Ma Delitto e castigo è molto di più: è il primo grande romanzo polifonico di Dostoevskij,
un’opera dove non esistono personaggi minori, ma dove ogni figura è
portatrice di una voce, di una propria potente visione del mondo. È
stato il critico Michail Bachtin a inventare
l’espressione “romanzo polifonico” parlando di Dostoevskij: secondo
questa definizione, l’autore non interviene mai all’interno del testo
per pilotare le coscienze dei suoi personaggi. Ogni personaggio rappresenta in qualche modo un’idea, un’ossessione, un punto di vista sulle cose:
è ideologicamente autorevole, autonomo, indipendente dalla visione
dell’autore, che non fa altro che seguirne il naturale sviluppo senza
intervenire e, soprattutto, senza piegarne la psicologia alle esigenze
di trama. Ogni personaggio di Delitto e castigo è in una posizione di dialogo aperto con gli altri personaggi, con l’autore e con i lettori:
il romanzo è costruito su una pluralità di voci, ciascuna con il
proprio spazio e la propria dignità. Naturalmente, il protagonista
principale è e rimane Raskol’nikov, ma all’interno del romanzo emergono
molte figure che hanno una potenza narrativa e ideologica pari a quella
dello studente-omicida 3. Non è infatti soltanto su Raskol’nikov che si basa la storia di Delitto e castigo, che ha tre linee narrative fondamentali: oltre alla storia dell’omicidio e della sua espiazione, infatti, c’è la storia delle miserie dei Marmeladov,
il cui capofamiglia è un disoccupato alcolista: riecheggia in questa
vicenda il primo nucleo del romanzo, che in origine doveva intitolarsi Gli ubriachi
e fare i conti con la piaga dell’alcolismo in Russia; personaggio
fondamentale di questo filone e di tutto il romanzo è la figlia di
Marmeladov, Sonja, costretta a prostituirsi ma piena di
una carità cristiana che riuscirà a infondere all’amato Raskol’nikov,
aiutandolo a redimersi e ad accettare la Siberia. Una terza linea
narrativa segue invece le vicende sentimentali di Dunja,
la sorella di Raskol’nikov, di cui sono innamorati Razumichin, amico
del protagonista, Lužin, piccolo borghese meschino e maschilista, e
soprattutto Svidrigajlov, “doppio” pervertito e amorale di Raskol’nikov
che, incapace di redimersi, finirà suicida. Naturalmente, le tre linee
si intrecciano, e i personaggi passano da un piano narrativo all’altro.

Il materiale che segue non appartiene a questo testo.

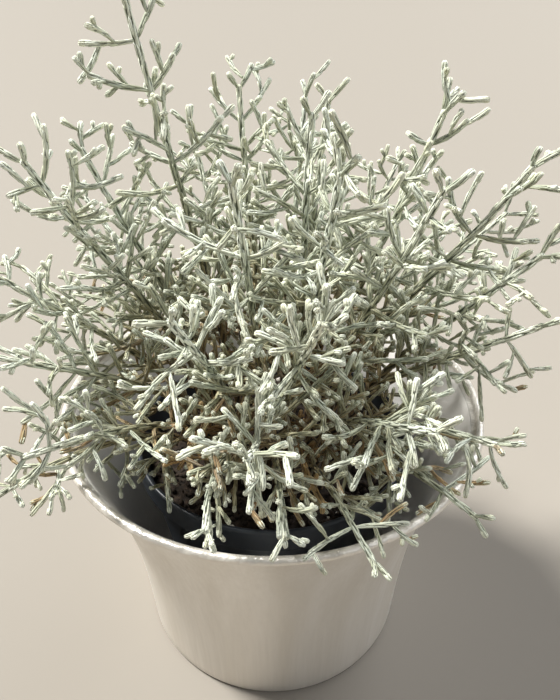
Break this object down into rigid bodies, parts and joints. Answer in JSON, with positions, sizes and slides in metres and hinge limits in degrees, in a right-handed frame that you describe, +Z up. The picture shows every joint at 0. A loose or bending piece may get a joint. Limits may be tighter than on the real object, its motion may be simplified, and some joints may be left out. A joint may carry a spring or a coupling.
{
  "type": "potted cushion bush",
  "caption": "Silver cushion bush with stiff, wide-branching scale-leaved stems, standing in a black nursery pot inside a flared brushed-metal cover pot.",
  "frame": {"origin": "middle of the cover pot's foot, on the surface that it stands on", "axes": "+Z up along the pots' axis, -Y towards the side that the picture shows, +X to its right"},
  "size_m": [0.1835, 0.1805, 0.2299],
  "materials": {
    "brushed_metal": "brushed up and down, satin, with a bright rolled bead",
    "black_plastic": "thin moulded plastic, blue-black, faint sheen",
    "soil": "dark crumbly potting mix with pale specks",
    "silver_foliage": "grey-green under white felt, dull, brown at the foot",
    "dry_foliage": "dry orange-brown, dull"
  },
  "bodies": {
    "root": {"cover_pot": "brushed_metal", "nursery_pot": "black_plastic", "potting_soil": "soil", "leafy_stem_01": "silver_foliage", "leafy_stem_02": "silver_foliage", "leafy_stem_03": "silver_foliage", "leafy_stem_04": "silver_foliage", "leafy_stem_05": "silver_foliage", "leafy_stem_06": "silver_foliage", "leafy_stem_07": "silver_foliage", "leafy_stem_08": "silver_foliage", "leafy_stem_09": "silver_foliage", "leafy_stem_10": "silver_foliage", "leafy_stem_11": "silver_foliage", "leafy_stem_12": "silver_foliage", "leafy_stem_13": "silver_foliage", "leafy_stem_14": "silver_foliage", "leafy_stem_15": "silver_foliage", "leafy_stem_16": "silver_foliage", "leafy_stem_17": "silver_foliage", "leafy_stem_18": "silver_foliage", "leafy_stem_19": "silver_foliage", "leafy_stem_20": "silver_foliage", "leafy_stem_21": "silver_foliage", "leafy_stem_22": "silver_foliage", "leafy_stem_23": "silver_foliage", "leafy_stem_24": "silver_foliage", "leafy_stem_25": "silver_foliage", "leafy_stem_26": "silver_foliage", "leafy_stem_27": "silver_foliage", "leafy_stem_28": "silver_foliage", "leafy_stem_29": "silver_foliage", "leafy_stem_30": "silver_foliage", "leafy_stem_31": "silver_foliage", "leafy_stem_32": "silver_foliage", "leafy_stem_33": "silver_foliage", "leafy_stem_34": "silver_foliage", "leafy_stem_35": "silver_foliage", "leafy_stem_36": "silver_foliage", "dry_stem_01": "dry_foliage", "dry_stem_02": "dry_foliage", "dry_stem_03": "dry_foliage"}
  },
  "joints": []
}
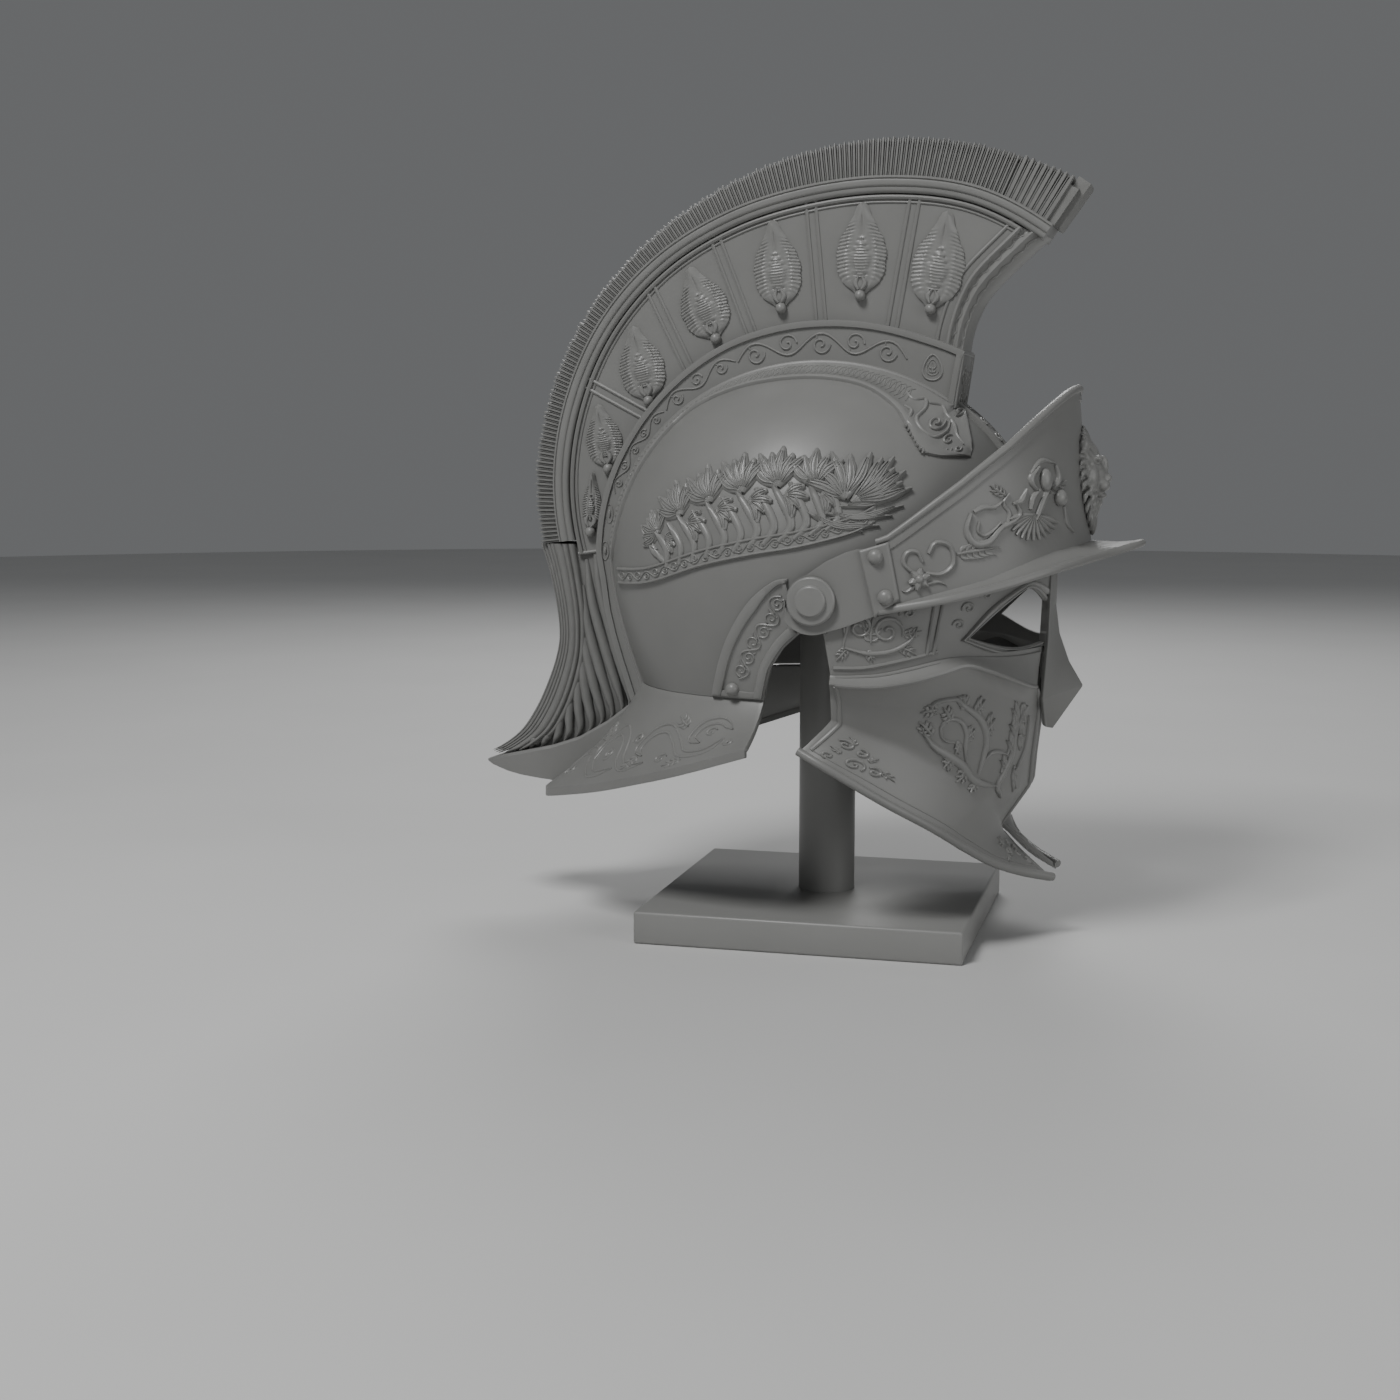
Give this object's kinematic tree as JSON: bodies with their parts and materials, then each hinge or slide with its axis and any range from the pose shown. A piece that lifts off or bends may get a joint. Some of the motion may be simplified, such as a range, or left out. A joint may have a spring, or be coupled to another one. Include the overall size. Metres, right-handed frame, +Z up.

Parente di Razumichin è Porfirij, il giudice istruttore
che incontra tre volte nel romanzo il protagonista e ne intuisce la
colpa e il tormento segreti: senza mai accusarlo, ma semplicemente
chiacchierando con lui a proposito delle sue idee lo spinge a liberarsi,
a confessarsi: «Non siete un furfante. Non lo siete affatto! (…) vi
occorre cambiare aria. Che c’è, anche la sofferenza è una buona cosa.
Soffrite! (…) Sono persino sicuro che arriverete ad accettare la
sofferenza» 4. E proprio l’accettazione della sofferenza è uno dei punti cardine di Delitto e castigo,
se è vero che nella già citata lettera all’editore, lo stesso
Dostoevskij scriveva che «Nel mio racconto accenno anche all’idea che la
pena giuridica con la quale si punisce il delitto spaventa molto meno
il delinquente di quanto pensino i legislatori – poiché egli stesso
moralmente la esige» 5.
C’è infine un ultimo, grande protagonista: Pietroburgo,
città che Dostoevskij odiava e che fa da sfondo cupo, claustrofobico ai
deliri e alle miserie di Raskol’nikov e degli altri personaggi. La
Pietroburgo di Delitto e castigo non ha nulla della città
imperiale: la sporcizia, gli spazi angusti in cui si muovono i
personaggi, il disordine sono, oltre che un contributo decisivo alla creazione di un mito urbano, l’immagine per così dire esterna della desolazione interiore che abita i personaggi.